Excellences, Ladies and Gentlemen
Our interventions to address NCDs are noteworthy to mention. The prevention and early detection program for NCDs is being further strengthened through 846 Healthy life style centers and 906 Well Women Clinics established island-wide. We have introduced an 90% tobacco tax, plain packaging, restrictions on sale and marketing which are expected to further reduce smoking from present 13%. We have also introduced a Traffic light system of labelling for sugar and salt and transfat for confectionaries. A sugar tax for sweetened drinks is also imposed.
The ongoing primary care reform process will further support addressing chronic NCDs. My Ministry has made several important interventions to reduce out of pocket expenses of patients by making curative services more affordable to the public while making the essential drugs for NCDs more available through domestic production programs we have initiated including fixing of maximum retail prices for the 48 most commonly used drugs, 16 of which are important in addressing NCDs. Further 25 was added to this list since my address to this assembly last year. Quality intra-ocular lenses, cardiac stents, cochlear implants, prosthesis, cancer drugs, bone marrow and organ transplant are some of the services provided to patients seeking treatment at government hospitals free of charge. My Ministry has also upgraded the laboratory facilities in government hospitals, including the introduction of auto analyzers to handle the ever increasing analytical work load which will enable patients to get almost all the essential investigations done through the hospital reducing the financial burden on the patients.

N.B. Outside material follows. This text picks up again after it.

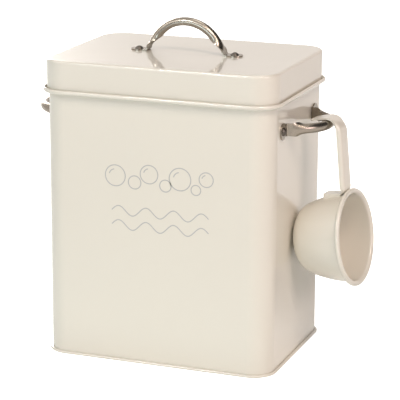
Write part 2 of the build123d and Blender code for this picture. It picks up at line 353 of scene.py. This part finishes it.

To mitigate the ckdu problem, we have already installed 600 Dialysis machines in high risk areas soon to be increased to 900 by the year end and also supported by a domestic peritoneal dialysis programme. And a government supported renal transplant programme is working well
In order to maintain Malaria and Filariasis ‘Free’ status and to prevent their reintroduction via inbound migrants we hope to introduce an inbound health assessment scheme shortly. To address TB, HIV, Dengue, Malaria and Filariasis, soon we shall adopt, an inclusive approach to assess and treat long-term resident migrants - we do not want to leave any one behind!
However I have to admit that all is not rosy. Our reforms have critical challenges to overcome. Human Resources are a critical factor, and we would need not only mechanisms to increase the pool of suitably qualified personnel and their recruitment, but also to assess their performance periodically in the context of primary care reforms. Government initiatives to increase provisions for specialized training for medical personnel, setting up of three new medical faculties, a new faculty to train 2000 nurses and introduction of degree programmes for para-medical staffs are some of the initiatives to address the shortage.
Yet another important area that we are attempting to address is changing the mind set of people in seeking treatment from secondary or tertiary facilities rather than going to the closest primary care hospital, under a scheme which will adopt a family medical model with empaneled population and a built in referral system .
In conclusion I wish to take this opportunity to thank the DG for his drive towards primary care strengthening. In this respect I have no doubt that the Astana Declaration is indeed a timely instrument. I believe in this regard Sri Lanka has much to contribute along the lines mentioned on an 'operational framework for Primary health care '.
Finally, let me acknowledge the strong technical and partnership support we have received from the World Health Organization over the years, and convey a special word of thanks to you Dr Tedros, Dr. Poonam Singh the Regional Director for South Asia, and the Sri Lanka country office. We look forward to continuing this strong partnership in the years ahead.